Since Chell’s parentage seems to be somewhat important to the story somehow, a logical theory is that her father was killed working at Aperture, possibly during the “Bring Your Daughter To Work Day” incident, and she returned and volunteered herself deliberately seeking revenge. A female character getting revenge for her father is a bit of a cliche, but it does fit what we know, and, we know it was her father who worked at Aperture for sure (even if her mother may have, also).
…Why I Give a Damn About What I Don’t Know
Because, while I trust Valve, Chell is a silent female protagonist. From what we do know of her actual traits, which isn’t too much, she was almost rejected for testing not because she had some special powers or because of her parentage but because she possesses one of my all-time favorite heroine traits: indomitable will and tenacity.
I want to leave that right where it is. I almost want to preserve it in a cryosleep of its very own. Knowing what I know now about what I thought I wanted to know about Samus Aran, I don’t think I want to know any more about Chell. Gaps exist sometimes in narrative so we can fill them with speculation, or with ourselves.

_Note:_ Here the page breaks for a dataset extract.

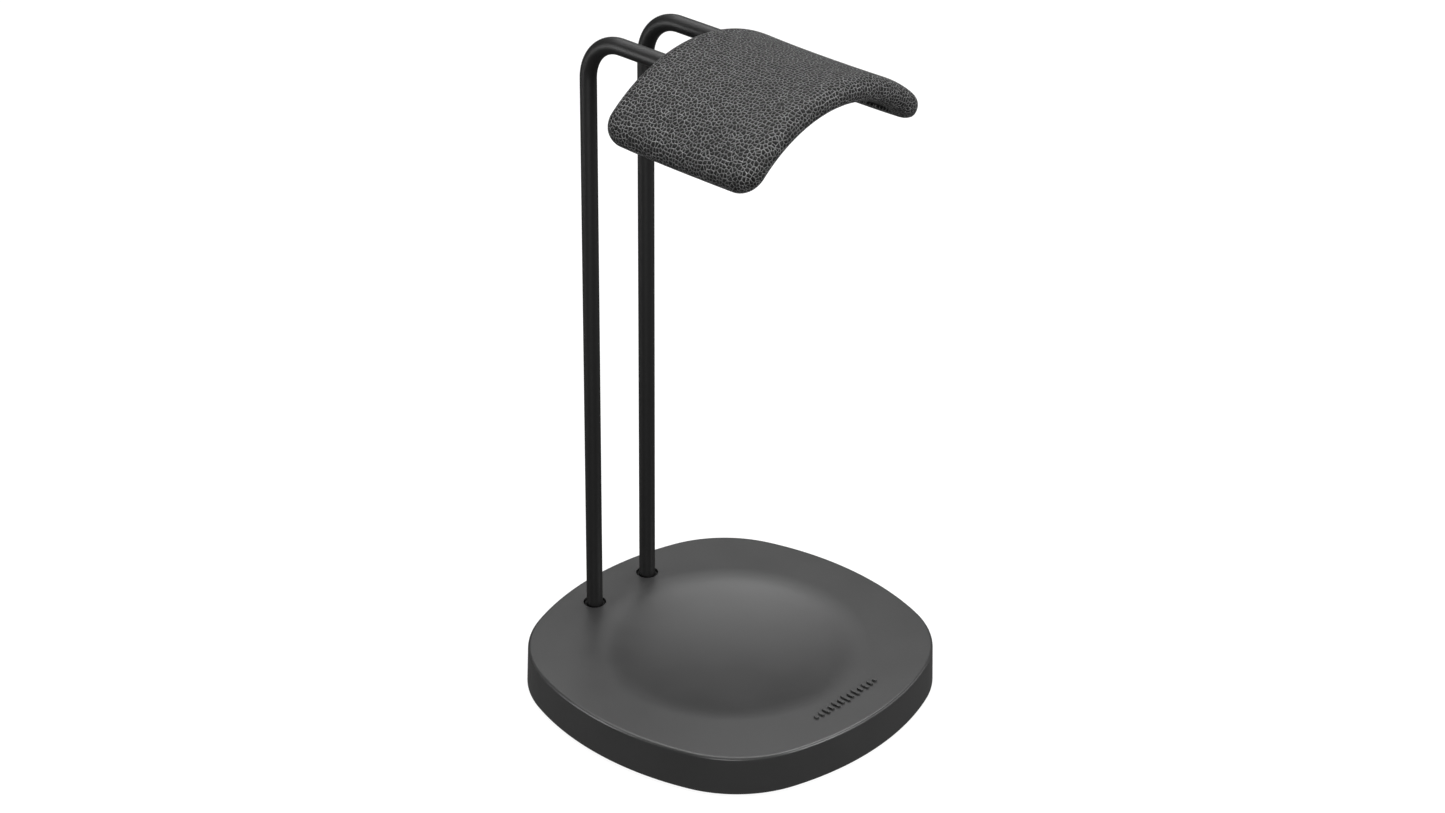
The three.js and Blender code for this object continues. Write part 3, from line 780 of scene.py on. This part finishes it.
def arch_place(node_name):
    """Where a saddle screw sits: square to the arch, its head on the plate's lower face."""
    middle = middle_of(node_name)
    angle = math.atan2(middle.x, middle.z - ARCH_CENTRE_Z - seat_height(middle.y))
    where = bent(angle * ARCH_RADIUS, middle.y, PLATE_TOP - PLATE_THICKNESS)
    return Matrix.Translation(where) @ Matrix.Rotation(angle, 4, "Y")


def build_screws(material):
    for i in (1, 2, 3, 4):
        place = middle_of(f"cover_screw_{i}")
        head = Matrix.Translation((place.x, place.y, COVER_BOTTOM))
        build_screw(f"cover_screw_{i}", COVER_SCREW_LENGTH, head, material)
        for kind, length in (("arm", ARM_SCREW_LENGTH), ("plate", PLATE_SCREW_LENGTH)):
            name = f"{kind}_screw_{i}"
            build_screw(name, length, arch_place(name), material)


# ---- Rods ----------------------------------------------------------------------------------------

def rod_ring(x, y, z, pitch, half_width, half_thickness, tilt, sides=48):
    """A rod's section: a circle, or an oval where it is pressed flat. pitch is from upright."""
    direction = Vector((0, -math.sin(pitch), math.cos(pitch)))
    across = Matrix.Rotation(tilt, 3, direction) @ Vector((1, 0, 0))
    up = direction.cross(across)
    flat = half_width - half_thickness
    ring = []
    for i in range(sides):
        angle = (i + 0.5) / sides * 2 * math.pi
        side = math.copysign(flat, math.cos(angle)) + math.cos(angle) * half_thickness
        ring.append(Vector((x, y, z)) + across * side + up * math.sin(angle) * half_thickness)
    return ring


def rod_body(name, x, y, grow=0.0):
    """A rod standing at x, y, bent forward at the top, its end pressed flat under the saddle."""
    radius = ROD_RADIUS + grow

    def round_ring(at_y, at_z, pitch):
        return rod_ring(x, at_y, at_z, pitch, radius, radius, 0)

    bend = [round_ring(y - ROD_BEND_RADIUS * (1 - math.cos(pitch)),
                       ARM_HEIGHT - ROD_BEND_RADIUS * (1 - math.sin(pitch)), pitch)
            for pitch in np.linspace(0, math.pi / 2, 29)]

    lean = math.atan2(x, ARM_HEIGHT - ARCH_CENTRE_Z)
    tab_radius = ARCH_RADIUS + PLATE_TOP + GAP + TAB_HALF_THICKNESS
    flat_x = tab_radius * math.sin(lean)
    flat_z = ARCH_CENTRE_Z + tab_radius * math.cos(lean)

    def swage_ring(share):
        start_z = flat_z + seat_height(TAB_START)
        return rod_ring(
            x + (flat_x - x) * share, TAB_START + TAB_SWAGE * (1 - share),
            ARM_HEIGHT + (start_z - ARM_HEIGHT) * share, math.pi / 2,
            radius + (TAB_HALF_WIDTH + grow - radius) * share,
            radius + (TAB_HALF_THICKNESS + grow - radius) * share, -lean * share)

    tab = [rod_ring(flat_x, at_y, flat_z + seat_height(at_y), math.pi / 2,
                    TAB_HALF_WIDTH + grow, TAB_HALF_THICKNESS + grow, -lean)
           for at_y in np.linspace(TAB_START, TAB_END - grow, 24)[1:]]
    swage = [swage_ring(share) for share in np.linspace(0, 1, 9)]
    foot = round_ring(y, ROD_FOOT - grow, 0)
    return loft(name, [foot, *bend, *swage, *tab])


def build_rods(paint, rubber):
    for side, screws in (("left", (1, 2)), ("right", (3, 4))):
        place = middle_of(f"rod_bushing_{side}")
        rod = rod_body(f"stem_rod_{side}_fine", place.x, place.y)
        holes = [peg("tap", ROD_TAP_RADIUS, ROD_FOOT - TAP_OVERCUT, ROD_FOOT + ROD_TAP_DEPTH,
                     place, sides=32)]
        for i in screws:
            hole = peg("tap", SCREW_SHANK + GAP, 0, TAB_TAP_LENGTH, sides=PILOT_SIDES)
            hole.data.transform(arch_place(f"arm_screw_{i}"))
            holes.append(hole)
        install(combined(rod, holes), paint, "black_paint", f"stem_rod_{side}")

        low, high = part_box(f"rod_bushing_{side}")
        inner = ROD_RADIUS + BUSHING_GRIP
        flange = (high.x - low.x) / 2
        neck = HOLE_RADIUS - GAP
        shoulder = SHELL_CEILING - GAP
        start = (inner, (low.z + high.z) / 2)
        profile = rounded([start, (inner, low.z), (flange, low.z), (flange, shoulder),
                           (neck, shoulder), (neck, high.z), (inner, high.z), start], BUSHING_EDGES)
        bushing = turned(f"rod_bushing_{side}_fine", profile[:-1], (place.x, place.y, 0),
                         FINE_SIDES, closed=True)
        install(bushing, rubber, "rubber", f"rod_bushing_{side}")


# ---- Saddle --------------------------------------------------------------------------------------

def saddle_grid():
    """The saddle's plan as a grid whose outer rows run parallel to its rounded outline.

    Gives the flat points, the distance of each inside the outline, the point of the straight
    middle nearest to it and its direction from there, all as 2-D arrays.
    """
    turn = np.linspace(0, math.pi / 2, EDGE_ROWS + 1)
    inside = np.concatenate([PAD_EDGE * (1 - np.cos(turn)), [SKIN_HEM, PAD_CORNER]])

    def axis(half):
        core = half - PAD_CORNER
        middle = np.linspace(-core, core, round(2 * core / GRID_STEP) + 1)[1:-1]
        ends = 1 - inside / PAD_CORNER
        reach = np.concatenate([-ends, np.zeros(len(middle)), ends[::-1]])
        place = np.concatenate([np.full(len(ends), -core), middle, np.full(len(ends), core)])
        return place, reach

    arc_place, arc_reach = axis(PAD_HALF_LENGTH)
    y_place, y_reach = axis(PAD_HALF_WIDTH)
    u, v = np.meshgrid(arc_reach, y_reach, indexing="ij")
    size = np.maximum(np.abs(u), np.abs(v))
    lesser = np.minimum(np.abs(u), np.abs(v)) / np.maximum(size, 1e-9) * math.pi / 4
    bearing = np.where(np.abs(u) >= np.abs(v), lesser, math.pi / 2 - lesser)
    nearest = np.stack(np.meshgrid(arc_place, y_place, indexing="ij"), axis=-1)
    direction = np.stack([np.cos(bearing) * np.sign(u), np.sin(bearing) * np.sign(v)], axis=-1)
    flat = nearest + direction * (PAD_CORNER * size)[..., None]
    return flat, PAD_CORNER * (1 - size), nearest, direction


def swell(inside):
    """Share of the full height at a distance inside the outline: a fuller curve than a circle's."""
    outward = 1 - np.clip(inside / PAD_EDGE, 0, 1)
    return (1 - outward ** SWELL_POWER) ** (1 / SWELL_POWER)


def leather_path(inside, thickness):
    """Length of leather from the outline to a distance inside it, over a swell this thick."""
    across = PAD_EDGE * (1 - np.cos(np.linspace(0, math.pi / 2, 200)))
    step = np.hypot(np.diff(across), np.diff(thickness * swell(across)))
    length = np.concatenate([[0], np.cumsum(step)])
    return np.interp(inside, across, length) + np.maximum(inside - PAD_EDGE, 0)


def hem_pleats(inside, direction):
    """Height of the small pleats where the hem is gathered under each rounded corner."""
    across, along = np.abs(direction[..., 0]), np.abs(direction[..., 1])
    corner = (2 * across * along) ** 2
    gathered = np.clip((inside - PLEAT_START) / PLEAT_RISE, 0, 1) * corner
    return PLEAT_HEIGHT * gathered * (0.5 - 0.5 * np.cos(4 * PLEATS * np.arctan2(along, across)))


def sheet_faces(rows, columns):
    """The quads of the sheet's two grids. Those of the lower grid face down and stop at the hem."""
    upper, lower = [], []
    for i in range(rows - 1):
        for j in range(columns - 1):
            first = i * columns + j
            quad = [first, first + columns, first + columns + 1, first + 1]
            upper.append(quad)
            if min(i, j, rows - 2 - i, columns - 2 - j) <= EDGE_ROWS:
                lower.append([rows * columns + corner for corner in reversed(quad)])
    return upper + lower


def welded(points, faces):
    """The points that are left once those in one place are joined, and the faces on them."""
    first = {}
    keep = [first.setdefault(tuple(np.round(point, 8)), i) for i, point in enumerate(points)]
    faces = [[keep[corner] for corner in face] for face in faces]
    used = sorted({corner for face in faces for corner in face})
    number = {corner: i for i, corner in enumerate(used)}
    return used, [[number[corner] for corner in face] for face in faces]


def saddle_sheet():
    """The leather as one sheet: over the top, round the edge and in under the pad to its hem.

    Its UV map "leather" is the flat piece that it was cut from, in metres. Its vertex group "held"
    says how firmly each point is glued to what is under it.
    """
    flat, inside, nearest, direction = saddle_grid()
    round_edge = leather_path(PAD_CORNER, PAD_ABOVE)
    underside = -PAD_BELOW * swell(inside) - hem_pleats(inside, direction)
    layers = [
        (PAD_ABOVE * swell(inside), round_edge - leather_path(inside, PAD_ABOVE), GLUED_TOP),
        (underside, round_edge + leather_path(inside, PAD_BELOW), GLUED_HEM),
    ]
    points, cut, held = [], [], []
    for height, path, glue in layers:
        points.append(bent(flat[..., 0], PAD_MIDDLE_Y + flat[..., 1], height).reshape(-1, 3))
        cut.append((nearest + direction * path[..., None]).reshape(-1, 2))
        held.append((glue * np.clip(inside / SKIN_HEM, 0, 1) ** 2).ravel())
    points = np.concatenate(points)
    used, faces = welded(points, sheet_faces(*inside.shape))
    cut, held = np.concatenate(cut)[used], np.concatenate(held)[used]

    mesh = bpy.data.meshes.new("saddle_cover_fine")
    mesh.from_pydata(points[used], [], faces)
    layer = mesh.uv_layers.new(name="leather")
    corners = np.empty(len(mesh.loops), int)
    mesh.loops.foreach_get("vertex_index", corners)
    layer.data.foreach_set("uv", cut[corners].astype(np.float32).ravel())
    sheet = bpy.data.objects.new("saddle_cover_fine", mesh)
    bpy.context.collection.objects.link(sheet)
    group = sheet.vertex_groups.new(name="held")
    for i, weight in enumerate(held):
        group.add([i], float(weight), "REPLACE")
    return sheet


def settle(sheet):
    """Cloth simulation: the foam presses the leather out between its glued top and its hem."""
    before = np.empty(len(sheet.data.vertices) * 3)
    sheet.data.vertices.foreach_get("co", before)
    cloth = sheet.modifiers.new("cloth", "CLOTH")
    leather = cloth.settings
    leather.quality = 8
    leather.mass = 0.001
    leather.tension_stiffness = 15
    leather.compression_stiffness = 15
    leather.shear_stiffness = 7.5
    leather.bending_stiffness = 0.5
    leather.vertex_group_mass = "held"
    leather.use_pressure = True
    leather.uniform_pressure_force = FOAM_PRESSURE
    leather.effector_weights.gravity = 0
    cloth.point_cache.frame_end = SETTLE_FRAMES
    for frame_number in range(1, SETTLE_FRAMES + 1):
        bpy.context.scene.frame_set(frame_number)
    settled = sheet.evaluated_get(bpy.context.evaluated_depsgraph_get())
    after = np.empty(len(before))
    settled.data.vertices.foreach_get("co", after)
    sheet.modifiers.clear()
    bpy.context.scene.frame_set(1)

    move = (after - before).reshape(-1, 3)
    length = np.linalg.norm(move, axis=1)
    move *= np.minimum(1, SETTLE_CAP / np.maximum(length, 1e-9))[:, None]
    sheet.data.vertices.foreach_set("co", before + move.ravel())


def build_saddle_cover(material):
    """The leather: settled as a sheet, then rounded off and given its thickness inwards."""
    sheet = saddle_sheet()
    settle(sheet)
    sheet.vertex_groups.clear()
    smooth = sheet.modifiers.new("smooth", "SUBSURF")
    smooth.levels = 1
    skin = sheet.modifiers.new("skin", "SOLIDIFY")
    skin.thickness = SKIN
    skin.offset = -1
    skin.use_even_offset = True
    passages = []
    for side in ("left", "right"):
        place = middle_of(f"rod_bushing_{side}")
        passages.append(rod_body("passage", place.x, place.y, PASSAGE_GAP))
    cover = combined(sheet, passages)
    install(cover, material, "leatherette", "saddle_cover", sharp=60)


def build_saddle_plate(material):
    """The steel plate under the saddle, with countersunk holes."""
    length = PAD_HALF_LENGTH - PLATE_INSET
    width = PAD_HALF_WIDTH - PLATE_INSET
    core = length - PLATE_CORNER
    round_end = core + PLATE_CORNER * np.sin(np.linspace(0, math.pi / 2, 6))
    arcs = np.concatenate([-round_end[::-1], np.linspace(-core, core, 72)[1:-1], round_end])
    top, bottom = PLATE_TOP, PLATE_TOP - PLATE_THICKNESS
    upper, lower = top - PLATE_EDGE, bottom + PLATE_EDGE
    rings = []
    for arc in arcs:
        into = max(abs(arc) - core, 0)
        half = width - PLATE_CORNER + math.sqrt(max(PLATE_CORNER ** 2 - into ** 2, 0))
        rows = np.linspace(-half + PLATE_EDGE, half - PLATE_EDGE, 17)
        section = ([(y, top) for y in rows[::-1]] + [(-half, upper), (-half, lower)] +
                   [(y, bottom) for y in rows] + [(half, lower), (half, upper)])
        y, w = np.array(section).T
        rings.append(bent(np.full(len(y), arc), PAD_MIDDLE_Y + y, w))
    plate = loft("saddle_plate_fine", rings)
    names = [f"{kind}_screw_{i}" for kind in ("arm", "plate") for i in (1, 2, 3, 4)]
    tools = [screw_tool(PLATE_SCREW_LENGTH, arch_place(name)) for name in names]
    install(combined(plate, tools), material, "black_paint", "saddle_plate")


# ---- Assembly ------------------------------------------------------------------------------------

add_camera()
add_studio()

soft_touch = soft_touch_material()
black_paint = black_paint_material()
black_plastic = black_plastic_material()
rubber = rubber_material()
screw_steel = screw_steel_material()
leatherette = leatherette_material()

build_base_shell(soft_touch)
build_base_mark(soft_touch)
build_base_cover(black_plastic)
build_feet(rubber)
build_rods(black_paint, rubber)
build_screws(screw_steel)
build_saddle_plate(black_paint)
build_saddle_cover(leatherette)

carried_over = {
    "base_ballast": cast_iron_material(),
    "rod_washer_left": screw_steel,
    "rod_washer_right": screw_steel,
    "rod_bolt_left": screw_steel,
    "rod_bolt_right": screw_steel,
    "saddle_former": black_plastic,
    "saddle_foam": foam_material(),
}
for name, material in carried_over.items():
    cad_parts[name].data.materials.clear()
    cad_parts[name].data.materials.append(material)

I think I’m not the only person playing games in this era to hold some nostalgia for the past for one special reason: the lower fidelity of older games often invited us to provide our own stories, our own ideas for how things really were in those worlds. I wouldn’t trade back the advancements technology has made, but sometimes it’s nice to be able to fill in some of the gaps. Thanks to the Portal games for keeping a bit of mystery ‘still alive’. At least, for now.